In a similar vein, Kent’s Kortney Niewerski makes drawings and soft sculptures that would
be almost cute, if they didn’t so clearly derive from medical conditions; one three foot tall
piece resembles a badly infected throat. In her statement the artist writes, A balance
between…the grotesque and the disturbingly interesting is achieved through an attraction
to the odd.” Maybe, but the success of that ratio depends on how much oddness the
viewer finds attractive.
Travis Townsend’s (Lexington, KY) homemade devices sketch a semi-humorous history of
mechanical engineering, mixing and matching rudely constructed ancient and early
modern technologies with devices from the more recent past, like stereo speakers.

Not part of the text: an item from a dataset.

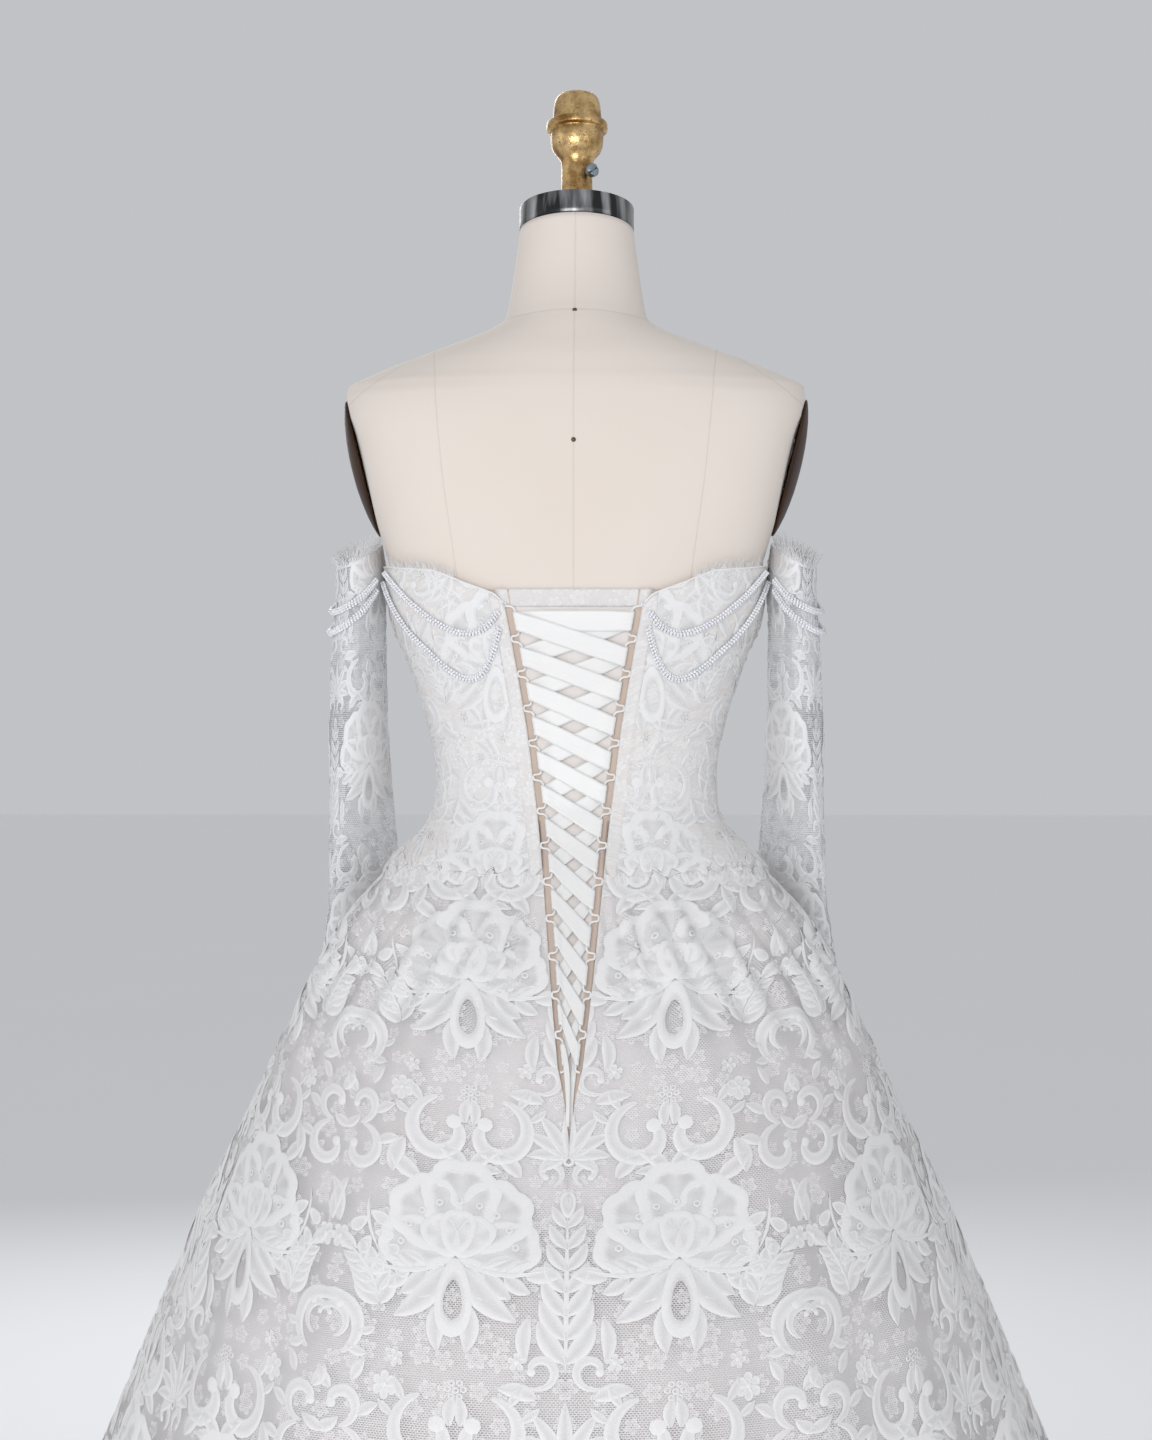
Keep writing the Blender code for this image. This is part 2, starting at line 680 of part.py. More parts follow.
def fold_sections(side, number, from_top, facing_on_top):
    """Sections round a loop's cord on its outer side, from one layer to the other."""
    height = loop_height(number)
    rings = []
    for share in (1 / 4, 2 / 4, 3 / 4):
        angle = math.pi * (share if from_top else 1 - share)
        corners = []
        for edge, layer in RIBBON_CORNERS:
            away = RIBBON_LAYER + facing_on_top * layer * RIBBON_WALL / 2
            up = edge * RIBBON_GATHERED / 2
            corners.append(
                (
                    side * (fold_across(number, up) + away * math.sin(angle)),
                    height + up,
                    LOOP_OUT + away * math.cos(angle),
                )
            )
        rings.append(ribbon_ring(corners))
    return rings


def strip_sections(side, number_from, number_to, out_from, out_to, facing):
    """Sections of one strip, from a loop on this side to a loop on the other side."""
    start, end = side * fold_across(number_from), -side * fold_across(number_to)
    height_from, height_to = loop_height(number_from), loop_height(number_to)
    wide = abs(start) > WIDE_STRIP
    slant = side * (fold_across(number_from, RIBBON_GATHERED / 2) - abs(start))
    rings = []
    for share in (0.0, 0.14, 0.5, 0.86, 1.0) if wide else (0.0, 0.3, 0.7, 1.0):
        fullness = smooth_step(min(share, 1 - share), 0, 0.2)
        half_up = (RIBBON_GATHERED + (RIBBON_WIDTH - RIBBON_GATHERED) * fullness) / 2
        across = start + (end - start) * share
        height = height_from + (height_to - height_from) * share
        out = out_from + (out_to - out_from) * share
        rings.append(flat_section(across, height, out, slant * (1 - 2 * share), half_up, facing))
    return rings


def tail_sections(side, out, facing):
    """The free end, from its last loop down the opening."""
    across, top = side * fold_across(LOOPS - 1), loop_height(LOOPS - 1)
    turn_over = side * MM
    slant = fold_across(LOOPS - 1, RIBBON_GATHERED / 2) - fold_across(LOOPS - 1)
    # share of the distance across, height, half width across, half width up
    sections = (
        (1.00, top, side * slant, RIBBON_GATHERED / 2),
        (0.70, top - 7 * MM, -1.5 * turn_over, 6.0 * MM),
        (0.40, top - 18 * MM, -5.0 * turn_over, 3.4 * MM),
        (0.25, top - 32 * MM, -5.6 * turn_over, 1.5 * MM),
        (0.25, TAIL_END, -5.4 * turn_over, 0.8 * MM),
    )
    return [
        flat_section(across * share, height, out, half_across, half_up, facing)
        for share, height, half_across, half_up in sections
    ]


def make_ribbon(group):
    """One ribbon: it crosses at each step, folds round each loop, and ends in two free ends."""
    top, under = LOOP_OUT + RIBBON_LAYER, LOOP_OUT - RIBBON_LAYER
    last = LOOPS - 1
    rings = list(reversed(tail_sections(1, top, 1)))
    side, on_top = 1, True
    for number in range(last, 0, -1):
        rings += fold_sections(side, number, on_top, 1)
        on_top = not on_top
        out = top if on_top else under
        rings += strip_sections(side, number, number - 1, out, out, 1 if on_top else -1)
        side = -side
    rings += fold_sections(side, 0, on_top, 1)
    on_top = not on_top
    if on_top:
        rings += strip_sections(side, 0, 0, top, under, 1)
    else:
        rings += strip_sections(side, 0, 0, under, top, -1)
    side, on_top = -side, not on_top
    for number in range(last):
        rings += fold_sections(side, number, on_top, -1)
        on_top = not on_top
        out = top if on_top else under
        rings += strip_sections(side, number, number + 1, out, out, -1 if on_top else 1)
        side = -side
    rings += fold_sections(side, last, on_top, -1)
    on_top = not on_top
    rings += tail_sections(side, top if on_top else under, -1 if on_top else 1)
    paint(loft("lacing_ribbon", rings, group), SATIN, 0.4)


# The skirts


def half_gap_turn(height):
    """Half a seam's gap, as a turn at the skirt's side."""
    width = smooth_columns(SKIRT_ROWS, height)[..., 0]
    return np.degrees(0.5 * GAP / width)


def opening_edge_turn(height):
    """The turn of the back opening's edge, and of the closed seam below its tip."""
    return float(turn_at(np.array(opening(height)), np.array(height)))


def skirt_grid(heights, columns, front, out_at, gather):
    """A skirt panel from its hem up; the front one goes round the front, the other from the back opening."""
    rows = []
    for height in sorted(heights):
        seam = SKIRT_SIDE_SEAM
        nudge = float(half_gap_turn(height))
        if front:
            turns = np.linspace(seam + nudge, 360 - seam - nudge, columns)
        else:
            turns = np.linspace(opening_edge_turn(height), seam - nudge, columns)
        out = out_at(turns, np.full(columns, height))
        if gather:
            crimp = np.where(np.arange(columns) % 2, 1.0, -1.0)
            crimp[[0, -1]] = 0
            near = np.exp(-(((height - GATHER["height"]) / GATHER["spread"]) ** 2)) if height < 0.98 else 0
            side = smooth_step(folded_turn(turns), GATHER["clear_turn"], GATHER["clear_turn"] + 12)
            out = out + GATHER["depth"] * near * side * crimp
        rows.append(dress_out(turns, np.full(columns, height), out))
    return np.stack(rows)


def make_skirts(group):
    def underskirt_out(turns, height):
        return np.zeros(len(turns))

    lace_back = skirt_grid(SKIRT_HEIGHTS, 20, False, lace_out, True)
    under_back = skirt_grid(UNDERSKIRT_HEIGHTS, 11, False, underskirt_out, False)
    lace_front = skirt_grid(SKIRT_HEIGHTS, 31, True, lace_out, True)
    under_front = skirt_grid(UNDERSKIRT_HEIGHTS, 17, True, underskirt_out, False)
    for side, turned_over in (("left", False), ("right", True)):
        lace = mirrored(lace_back) if turned_over else lace_back
        under = mirrored(under_back) if turned_over else under_back
        paint(cloth_wall(f"lace_skirt_back_{side}", lace, LACE_WALL, group), DRESS_WHITE, 0.8)
        paint(cloth_wall(f"underskirt_back_{side}", under, UNDERSKIRT_WALL, group), NET_WHITE, 0.8)
    paint(cloth_wall("lace_skirt_front", lace_front, LACE_WALL, group), DRESS_WHITE, 0.8)
    paint(cloth_wall("underskirt_front", under_front, UNDERSKIRT_WALL, group), NET_WHITE, 0.8)


# The sleeves


def sleeve_out(around, height, out):
    """A point of the left sleeve: around is 0 at its outer side, 90 at its back and -90 at its front."""
    x, y, thin, deep, swing = np.moveaxis(smooth_columns(SLEEVE_ROWS, height), -1, 0)
    angle, swing = np.radians(around), np.radians(swing)
    over, along = (thin + out) * np.cos(angle), (deep + out) * np.sin(angle)
    across = x + over * np.cos(swing) + along * np.sin(swing)
    forward = y - over * np.sin(swing) + along * np.cos(swing)
    point = np.stack([across, forward, height + 0 * over], axis=-1)
    near_top = smooth_step(height, 1.17, SLEEVE_ROWS[0][0])
    tilt = SLEEVE_TOP_RISE_FORWARD * (point[..., 1] - y) + SLEEVE_TOP_DROP_OUTWARD * (point[..., 0] - x)
    point[..., 2] -= near_top * tilt
    return point


def make_sleeves(group):
    around = -np.arange(0, 360, SLEEVE_FACET)
    rows = [sleeve_out(around, np.full(len(around), row[0]), 0.0) for row in sorted(SLEEVE_ROWS)]
    grid = np.stack(rows)
    for side, points in (("left", grid), ("right", mirrored(grid))):
        paint(cloth_wall(f"sleeve_{side}", points, SLEEVE_WALL, group, tube=True), NET_WHITE, 0.8)


# Bead swags and eyelash edges


def hang(share, drop, skew):
    """How far a swag hangs below the line between its ends, at this share of its way."""
    return drop * (1 - (2 * share**skew - 1) ** 2)


def make_swags(group):
    share = np.linspace(0, 1, 12)
    clear = BODICE_OUT + BODICE_WALL + 3 * GAP + SWAG_RADIUS
    for name, turn, height, end_across, end_height, drop in BACK_SWAGS:
        end_turn = float(turn_at(np.array(end_across), np.array(end_height)))
        turns = turn + (end_turn - turn) * share
        heights = height + (end_height - height) * share - hang(share, drop, SWAG_SKEW)
        path = dress_out(turns, heights, clear)
        for side, sign in (("left", 1), ("right", -1)):
            swag = tube(f"swag_back_{name}_{side}", path * (sign, 1, 1), SWAG_RADIUS, 1, group)
            paint(swag, BEADS, 0.25)
    around = np.arange(SLEEVE_SWAG_ENDS[0], SLEEVE_SWAG_ENDS[1] - 1, -SLEEVE_FACET)
    share = (SLEEVE_SWAG_ENDS[0] - around) / (SLEEVE_SWAG_ENDS[0] - SLEEVE_SWAG_ENDS[1])
    clear = SLEEVE_WALL + 5 * GAP + SWAG_RADIUS
    for name, height, drop in SLEEVE_SWAGS:
        path = sleeve_out(around, height - hang(share, drop, SLEEVE_SWAG_SKEW), clear)
        for side, sign in (("left", 1), ("right", -1)):
            swag = tube(f"swag_sleeve_{name}_{side}", path * (sign, 1, 1), SWAG_RADIUS, 1, group)
            paint(swag, BEADS, 0.25)


def lash_edge(name, inner, outer, group):
    """A narrow strip with a row of lashes standing on it; inner and outer are its lower edges."""
    count = len(inner)
    up = np.array([0, 0, LASH["strip"]])
    points = np.stack([inner, outer, outer + up, inner + up], axis=1).reshape(-1, 3)
    middles = points.reshape(-1, 4, 3)
    tips = []
    faces = [(0, 3, 2, 1), tuple(4 * (count - 1) + i for i in (0, 1, 2, 3))]
    for i in range(count - 1):
        a, b, c, d = (4 * i + corner for corner in range(4))
        a2, b2, c2, d2 = (4 * (i + 1) + corner for corner in range(4))
        tip = len(points) + i
        faces += [(b, c, c2, b2), (d, a, a2, d2), (a, b, b2, a2)]
        faces += [(c, d, tip), (d, d2, tip), (d2, c2, tip), (c2, c, tip)]
        middle = (middles[i, 2:].sum(0) + middles[i + 1, 2:].sum(0)) / 4
        outward = outer[i] - inner[i]
        outward = outward / np.linalg.norm(outward)
        along = inner[i + 1] - inner[i]
        length = LASH["length"] * (0.8 + 0.2 * math.sin(2.3 * i))
        sway = 0.5 * math.sin(1.7 * i)
        tips.append(middle + outward * LASH["lean"] + along * sway + np.array([0, 0, length]))
    return mesh_from(name, np.concatenate([points, tips]), faces, group)


def make_lashes(group):
    turns = np.linspace(54, 71, 13)
    low = neckline(turns) - 2.2 * MM
    start = BODICE_OUT + BODICE_WALL + 3 * GAP
    inner = dress_out(turns, low, start)
    outer = dress_out(turns, low, start + LASH["wall"])
    around = np.linspace(112, -112, 31)
    height = np.full(len(around), SLEEVE_ROWS[0][0] - 2.2 * MM)
    start = SLEEVE_WALL + 2 * GAP
    sleeve_inner = sleeve_out(around, height, start)
    sleeve_outer = sleeve_out(around, height, start + LASH["wall"])
    edges = (("eyelash_back", inner, outer), ("eyelash_sleeve", sleeve_inner, sleeve_outer))
    for name, first, second in edges:
        paint(lash_edge(f"{name}_left", first, second, group), DRESS_WHITE, 0.8)
        other = lash_edge(f"{name}_right", first[::-1] * MIRROR, second[::-1] * MIRROR, group)
        paint(other, DRESS_WHITE, 0.8)


def build():
    clear_scene()
    group = collection_named("wedding_dress_on_dress_form")
    make_form(group)
    make_bodice(group)
    make_modesty_panel(group)
    make_loops(group)
    make_ribbon(group)
    make_skirts(group)
    make_sleeves(group)
    make_swags(group)
    make_lashes(group)


build()
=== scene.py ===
"""Looks for the laced-back lace wedding dress on its dress form.

Every cloth piece is a thin shell on its own solid's form. The lace figures are drawn flat, in metres, and
laid on the cloth through charts that keep their size.
"""

import math

import bpy
import numpy as np
from mathutils import Euler, Matrix, Vector


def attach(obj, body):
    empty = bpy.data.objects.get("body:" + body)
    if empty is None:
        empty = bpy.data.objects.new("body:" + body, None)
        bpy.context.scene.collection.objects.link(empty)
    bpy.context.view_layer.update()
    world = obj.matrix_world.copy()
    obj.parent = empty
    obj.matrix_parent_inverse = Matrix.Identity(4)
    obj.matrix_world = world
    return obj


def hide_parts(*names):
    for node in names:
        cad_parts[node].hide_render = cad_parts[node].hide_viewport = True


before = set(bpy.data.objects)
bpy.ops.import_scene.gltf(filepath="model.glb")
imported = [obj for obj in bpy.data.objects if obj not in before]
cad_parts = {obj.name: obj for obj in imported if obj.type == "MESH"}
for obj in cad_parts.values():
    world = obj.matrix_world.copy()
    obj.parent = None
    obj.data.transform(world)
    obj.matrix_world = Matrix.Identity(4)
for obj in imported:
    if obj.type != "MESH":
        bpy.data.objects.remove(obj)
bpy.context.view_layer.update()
MM = 0.001
GAP = 0.3 * MM
MIRROR = np.array([-1.0, 1.0, 1.0])
SIDES = (("left", 1), ("right", -1))
RANDOM = np.random.default_rng(7)

# ---------------------------------------------------------------- the solids' own surface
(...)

Nothing quite has a function and it’s all built out of plywood and other scraps, but visual
logic invents its own more abstract use for the mélange.
A pile of rumpled black fabric on a low white platform near SPACES front windows is part
of an ongoing series by Pittsburg artist Tessa Windt exploring ideas of presence and
absence and the elusive nature of desire. Her black fabric at SPACES could have covered
any large object and is intriguing here because the thing it draped is almost certainly
gone; the cloth, its skin, has taken on a new form – a volcanic landscape, perhaps.
Tschai Johnson’s (born Ethiopia, based in Denver) ceramic objects resemble something
like enlarged porcelain handles, separated from any original function and reassembled on
the wall in a lattice-like pattern. Engaging in a revery of domestic pleasures, her work is
lovely but seems too content to fit in with Misdemeanor’s over-all thematic postures. The
Houston-basded team of Stephan Hillerbrand and Marty Magsamen present a large two-
part video projection that is also a bit of a puzzler. Titled Coffee and Milk, it shows those
liquids combining; children’;s music plays in the background. The piece is about
disorientation and perspective, but again it seems out of place in this show.
But Lauren Kalman’s objects and photographs are situated smack dab in the middle of the
show’s favored territory, between the conventionally, sexually beautiful and what I can only
think of as the realm of the toad. Her color photograph Lip Ornament, for instance, is a
close-up of a young, lovely mouth with perfect white teeth, surrounded by an encrustation
that looks like scrapings from the back of a magic amphibian. At first sight this resembles
grit or just plain dirt, but it is actually composed partly of semi-precious stones, gold, and
other metals; it glints.
At its best Misdemeanor conjures strangely altered states in this way, evoking the
borderlands between dream and waking where reverie makes a sketch of other worlds.